Temps de lecture estimé : 11mins

C’est à l’occasion de la sortie de la monographie d’Anita Molinero et de l’exposition de Gorka Mohamed que nous rencontrons Thomas Bernard dans sa galerie de la rue des Arquebusiers, un nom qui lui va assez bien quand on se penche sur son parcours et ses choix !
Une rencontre sans compromission sur le métier de galeriste, l’évolution du marché, les rouages du milieu et une éthique de plus en plus contaminée.

« Ce métier de fantassin qui est le nôtre est un métier où l’on doit aller au contact pour être le plus contagieux possible dans notre enthousiasme pour les artistes« 

Bordeaux-Paris,
Rigueur à ne pas confondre avec froideur !

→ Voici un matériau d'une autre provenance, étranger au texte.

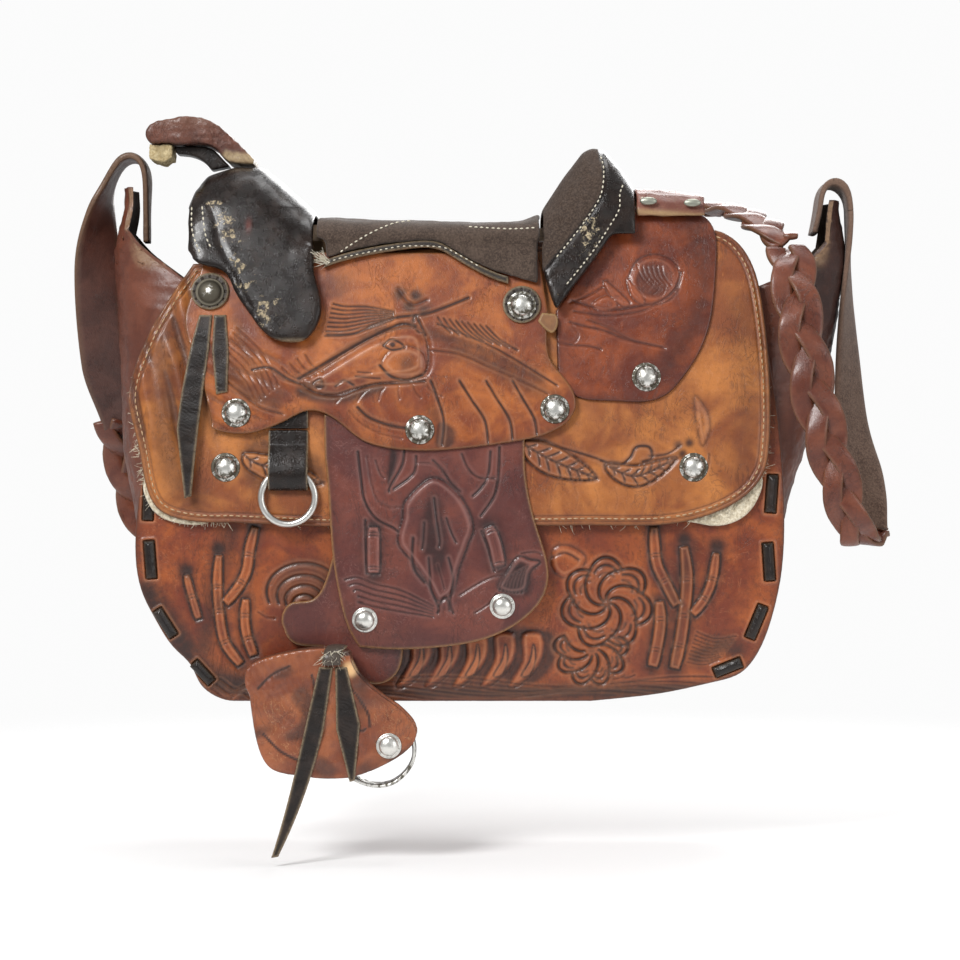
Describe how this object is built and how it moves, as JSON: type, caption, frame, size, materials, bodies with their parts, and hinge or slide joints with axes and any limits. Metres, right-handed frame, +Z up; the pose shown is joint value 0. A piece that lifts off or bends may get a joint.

Etre à Bordeaux permettait, d’une part, de regarder tous azimuts car depuis Bordeaux la démarche est la même d’aller à Paris, ou Londres, Marseille ou Genève..d’autre part de pouvoir fonctionner facilement avec d’autres structures, notamment la Mauvaise Réputation avec laquelle nous avons régulièrement collaboré.
Paradoxalement quand j’ai décidé d’ouvrir à Paris un second espace en 2013 (rue du Grenier Saint Lazare), j’ai découvert que tout était moins cher en terme d’encadrement, de transport.. (loyer excepté). Puis il a fallu trancher en faveur de la capitale et d’un lieu central, le marais. Peu à peu cette question du centre et de la périphérie s’est vue requalifiée par l’importance grandissante des foires et des réseaux sociaux.

La Ligne :

Nous avons toujours montré des peintres, un medium qui m’interpelle et qui, de plus est lié à une histoire du medium, que je qualifierais de complexe et d’intranquille. Dès le début j’ai montré le peintre Franck Eon mon ancien professeur qui m’a beaucoup appris. Je souhaitais mettre en place une sorte de cycle et tordre le coup à cette image d’austérité qui m’était accolée. Ce cycle a commencé avec un projet avec Vincent Gicquel, pour le montrer à rebours des attentes et construire un dialogue avec un grand collectionneur de vaudou, l’anthropologue Jean Jacques Mandel (musée à Strasbourg) autour des questions de charges, croyances, déplacements, magie, pays imaginaires.. A partir de là je souhaitais me concentrer en profondeur sur 4 artistes : Vincent Gicquel, Olivier Masmonteil, Thierry Lagalla et Gorka Mohamed qui ont en commun : une grande érudition de l’ histoire de l’art et une capacité technique mise en jeu ou au contraire déconstruite, autour de problématiques de fond : la question de la représentation, la peinture comme objet peint, sa matérialité et présence.
De même avec Benoit Maire souvent qualifié de cérébral, un malentendu que j’ai cherché à dépasser notamment lors d’un stand mémorable à la FIAC autour des nuages où il côtoyait un Nicolas de Staël.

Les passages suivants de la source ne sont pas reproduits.